#### [What to do]
Below is the data. Give it again, complete and exact.

(Some records)
____________________
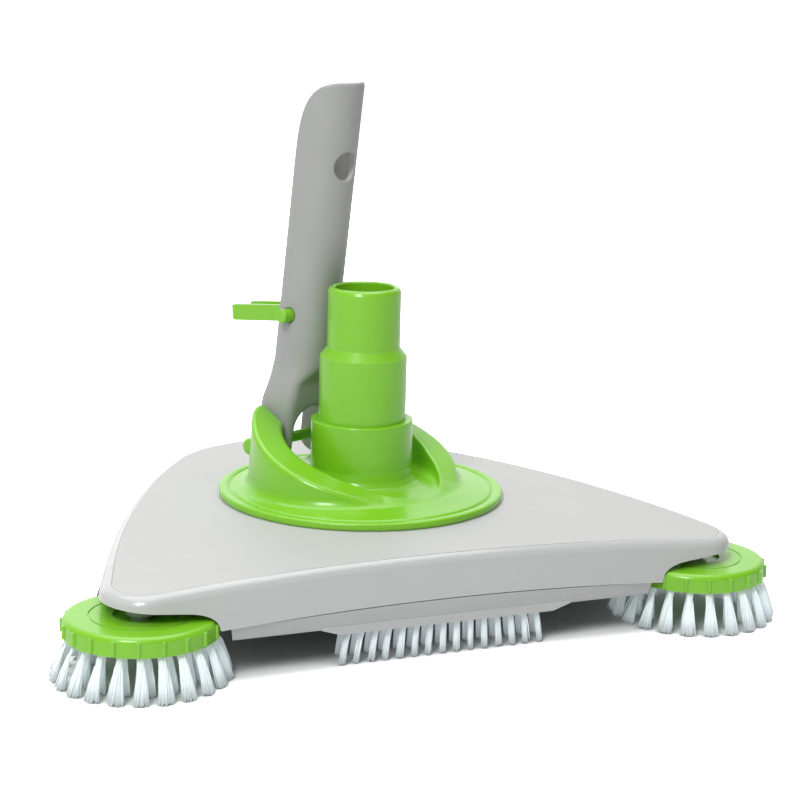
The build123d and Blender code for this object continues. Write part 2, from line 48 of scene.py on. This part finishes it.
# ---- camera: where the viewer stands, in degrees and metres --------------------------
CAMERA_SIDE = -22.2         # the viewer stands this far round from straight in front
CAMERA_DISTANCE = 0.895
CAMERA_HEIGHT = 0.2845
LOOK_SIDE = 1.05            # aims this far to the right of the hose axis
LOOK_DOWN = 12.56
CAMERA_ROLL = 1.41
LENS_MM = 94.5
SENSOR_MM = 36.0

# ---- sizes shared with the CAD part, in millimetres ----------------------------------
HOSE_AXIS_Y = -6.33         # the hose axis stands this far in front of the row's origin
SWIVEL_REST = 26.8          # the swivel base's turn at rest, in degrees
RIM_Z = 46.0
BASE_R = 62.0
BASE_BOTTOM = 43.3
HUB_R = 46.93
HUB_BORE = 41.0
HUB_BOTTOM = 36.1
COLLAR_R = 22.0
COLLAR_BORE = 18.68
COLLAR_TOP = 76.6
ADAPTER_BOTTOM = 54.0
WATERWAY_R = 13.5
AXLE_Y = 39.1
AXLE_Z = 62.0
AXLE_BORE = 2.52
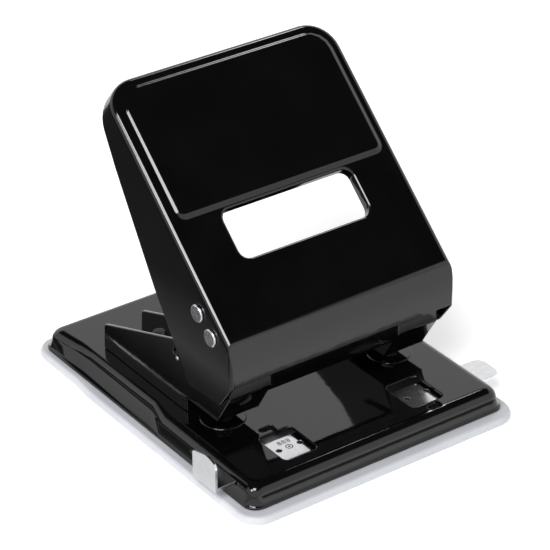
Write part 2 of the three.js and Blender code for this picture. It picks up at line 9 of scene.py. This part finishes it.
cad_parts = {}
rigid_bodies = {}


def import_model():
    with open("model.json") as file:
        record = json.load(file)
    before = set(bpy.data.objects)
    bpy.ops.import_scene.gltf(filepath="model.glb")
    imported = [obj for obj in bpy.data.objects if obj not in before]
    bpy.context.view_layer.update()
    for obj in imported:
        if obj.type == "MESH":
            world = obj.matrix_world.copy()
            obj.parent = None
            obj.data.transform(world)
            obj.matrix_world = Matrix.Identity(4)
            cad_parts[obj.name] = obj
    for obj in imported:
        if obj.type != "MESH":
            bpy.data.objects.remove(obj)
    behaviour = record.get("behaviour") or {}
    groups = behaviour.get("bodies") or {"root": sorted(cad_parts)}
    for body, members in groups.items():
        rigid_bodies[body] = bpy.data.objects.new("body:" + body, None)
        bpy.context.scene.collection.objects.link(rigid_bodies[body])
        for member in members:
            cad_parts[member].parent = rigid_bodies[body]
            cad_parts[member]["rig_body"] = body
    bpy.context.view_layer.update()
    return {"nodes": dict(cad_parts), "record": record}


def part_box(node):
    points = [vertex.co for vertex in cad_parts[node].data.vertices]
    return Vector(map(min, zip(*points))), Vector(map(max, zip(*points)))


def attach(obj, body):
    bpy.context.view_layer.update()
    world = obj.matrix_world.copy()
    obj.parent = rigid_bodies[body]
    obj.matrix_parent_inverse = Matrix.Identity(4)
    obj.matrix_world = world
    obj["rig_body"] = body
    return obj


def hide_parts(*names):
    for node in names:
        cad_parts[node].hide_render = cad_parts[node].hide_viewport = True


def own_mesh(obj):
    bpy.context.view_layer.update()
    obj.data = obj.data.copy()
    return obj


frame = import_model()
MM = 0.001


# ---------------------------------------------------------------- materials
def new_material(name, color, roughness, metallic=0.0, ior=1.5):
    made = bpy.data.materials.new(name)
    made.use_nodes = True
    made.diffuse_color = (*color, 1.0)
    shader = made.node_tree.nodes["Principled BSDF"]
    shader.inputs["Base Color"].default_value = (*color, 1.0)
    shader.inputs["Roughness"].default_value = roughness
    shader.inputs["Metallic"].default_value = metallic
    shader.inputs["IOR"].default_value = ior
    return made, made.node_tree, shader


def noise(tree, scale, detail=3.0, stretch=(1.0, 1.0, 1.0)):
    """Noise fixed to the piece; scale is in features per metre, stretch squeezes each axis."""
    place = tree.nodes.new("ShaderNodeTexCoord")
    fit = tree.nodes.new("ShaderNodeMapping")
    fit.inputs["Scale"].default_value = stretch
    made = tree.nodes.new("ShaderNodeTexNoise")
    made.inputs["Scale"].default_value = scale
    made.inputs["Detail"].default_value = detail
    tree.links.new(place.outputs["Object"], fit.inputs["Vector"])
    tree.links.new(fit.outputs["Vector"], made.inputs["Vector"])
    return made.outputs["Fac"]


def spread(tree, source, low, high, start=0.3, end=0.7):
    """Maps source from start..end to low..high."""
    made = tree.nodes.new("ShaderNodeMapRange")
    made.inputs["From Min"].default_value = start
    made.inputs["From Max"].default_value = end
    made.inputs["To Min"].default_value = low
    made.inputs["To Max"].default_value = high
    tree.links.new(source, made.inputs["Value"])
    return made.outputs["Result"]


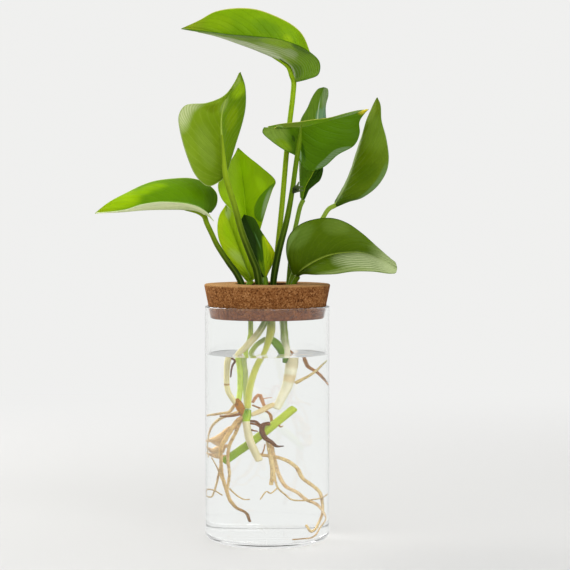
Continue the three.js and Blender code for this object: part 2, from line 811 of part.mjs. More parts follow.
____________________
#### [Expected answer]
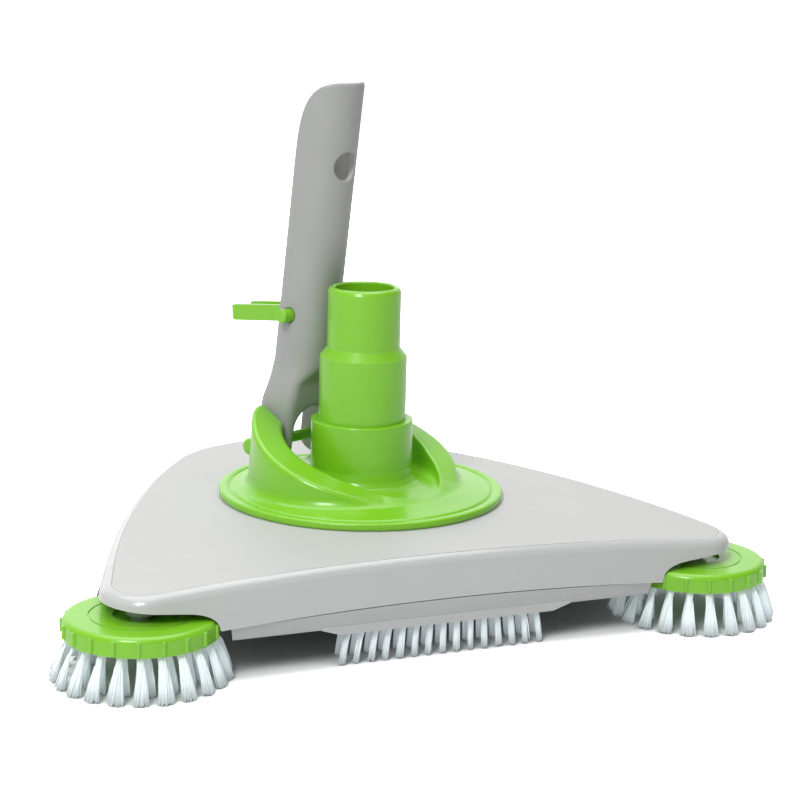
The build123d and Blender code for this object continues. Write part 2, from line 48 of scene.py on. This part finishes it.
# ---- camera: where the viewer stands, in degrees and metres --------------------------
CAMERA_SIDE = -22.2         # the viewer stands this far round from straight in front
CAMERA_DISTANCE = 0.895
CAMERA_HEIGHT = 0.2845
LOOK_SIDE = 1.05            # aims this far to the right of the hose axis
LOOK_DOWN = 12.56
CAMERA_ROLL = 1.41
LENS_MM = 94.5
SENSOR_MM = 36.0

# ---- sizes shared with the CAD part, in millimetres ----------------------------------
HOSE_AXIS_Y = -6.33         # the hose axis stands this far in front of the row's origin
SWIVEL_REST = 26.8          # the swivel base's turn at rest, in degrees
RIM_Z = 46.0
BASE_R = 62.0
BASE_BOTTOM = 43.3
HUB_R = 46.93
HUB_BORE = 41.0
HUB_BOTTOM = 36.1
COLLAR_R = 22.0
COLLAR_BORE = 18.68
COLLAR_TOP = 76.6
ADAPTER_BOTTOM = 54.0
WATERWAY_R = 13.5
AXLE_Y = 39.1
AXLE_Z = 62.0
AXLE_BORE = 2.52
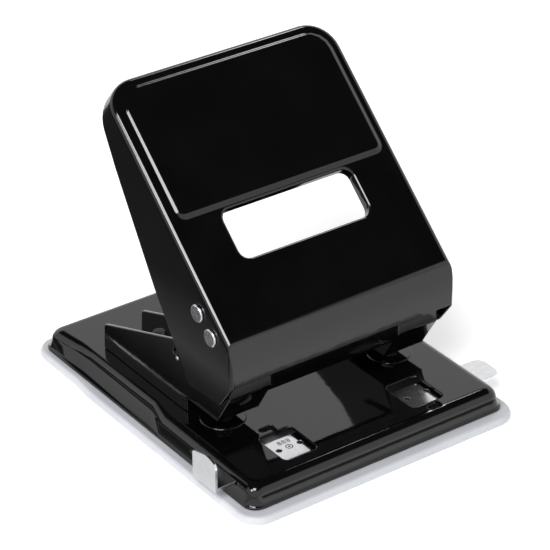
Write part 2 of the three.js and Blender code for this picture. It picks up at line 9 of scene.py. This part finishes it.
cad_parts = {}
rigid_bodies = {}


def import_model():
    with open("model.json") as file:
        record = json.load(file)
    before = set(bpy.data.objects)
    bpy.ops.import_scene.gltf(filepath="model.glb")
    imported = [obj for obj in bpy.data.objects if obj not in before]
    bpy.context.view_layer.update()
    for obj in imported:
        if obj.type == "MESH":
            world = obj.matrix_world.copy()
            obj.parent = None
            obj.data.transform(world)
            obj.matrix_world = Matrix.Identity(4)
            cad_parts[obj.name] = obj
    for obj in imported:
        if obj.type != "MESH":
            bpy.data.objects.remove(obj)
    behaviour = record.get("behaviour") or {}
    groups = behaviour.get("bodies") or {"root": sorted(cad_parts)}
    for body, members in groups.items():
        rigid_bodies[body] = bpy.data.objects.new("body:" + body, None)
        bpy.context.scene.collection.objects.link(rigid_bodies[body])
        for member in members:
            cad_parts[member].parent = rigid_bodies[body]
            cad_parts[member]["rig_body"] = body
    bpy.context.view_layer.update()
    return {"nodes": dict(cad_parts), "record": record}


def part_box(node):
    points = [vertex.co for vertex in cad_parts[node].data.vertices]
    return Vector(map(min, zip(*points))), Vector(map(max, zip(*points)))


def attach(obj, body):
    bpy.context.view_layer.update()
    world = obj.matrix_world.copy()
    obj.parent = rigid_bodies[body]
    obj.matrix_parent_inverse = Matrix.Identity(4)
    obj.matrix_world = world
    obj["rig_body"] = body
    return obj


def hide_parts(*names):
    for node in names:
        cad_parts[node].hide_render = cad_parts[node].hide_viewport = True


def own_mesh(obj):
    bpy.context.view_layer.update()
    obj.data = obj.data.copy()
    return obj


frame = import_model()
MM = 0.001


# ---------------------------------------------------------------- materials
def new_material(name, color, roughness, metallic=0.0, ior=1.5):
    made = bpy.data.materials.new(name)
    made.use_nodes = True
    made.diffuse_color = (*color, 1.0)
    shader = made.node_tree.nodes["Principled BSDF"]
    shader.inputs["Base Color"].default_value = (*color, 1.0)
    shader.inputs["Roughness"].default_value = roughness
    shader.inputs["Metallic"].default_value = metallic
    shader.inputs["IOR"].default_value = ior
    return made, made.node_tree, shader


def noise(tree, scale, detail=3.0, stretch=(1.0, 1.0, 1.0)):
    """Noise fixed to the piece; scale is in features per metre, stretch squeezes each axis."""
    place = tree.nodes.new("ShaderNodeTexCoord")
    fit = tree.nodes.new("ShaderNodeMapping")
    fit.inputs["Scale"].default_value = stretch
    made = tree.nodes.new("ShaderNodeTexNoise")
    made.inputs["Scale"].default_value = scale
    made.inputs["Detail"].default_value = detail
    tree.links.new(place.outputs["Object"], fit.inputs["Vector"])
    tree.links.new(fit.outputs["Vector"], made.inputs["Vector"])
    return made.outputs["Fac"]


def spread(tree, source, low, high, start=0.3, end=0.7):
    """Maps source from start..end to low..high."""
    made = tree.nodes.new("ShaderNodeMapRange")
    made.inputs["From Min"].default_value = start
    made.inputs["From Max"].default_value = end
    made.inputs["To Min"].default_value = low
    made.inputs["To Max"].default_value = high
    tree.links.new(source, made.inputs["Value"])
    return made.outputs["Result"]


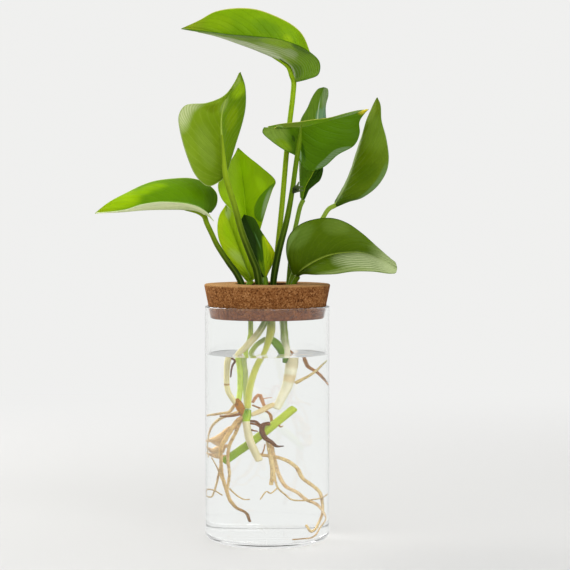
Continue the three.js and Blender code for this object: part 2, from line 811 of part.mjs. More parts follow.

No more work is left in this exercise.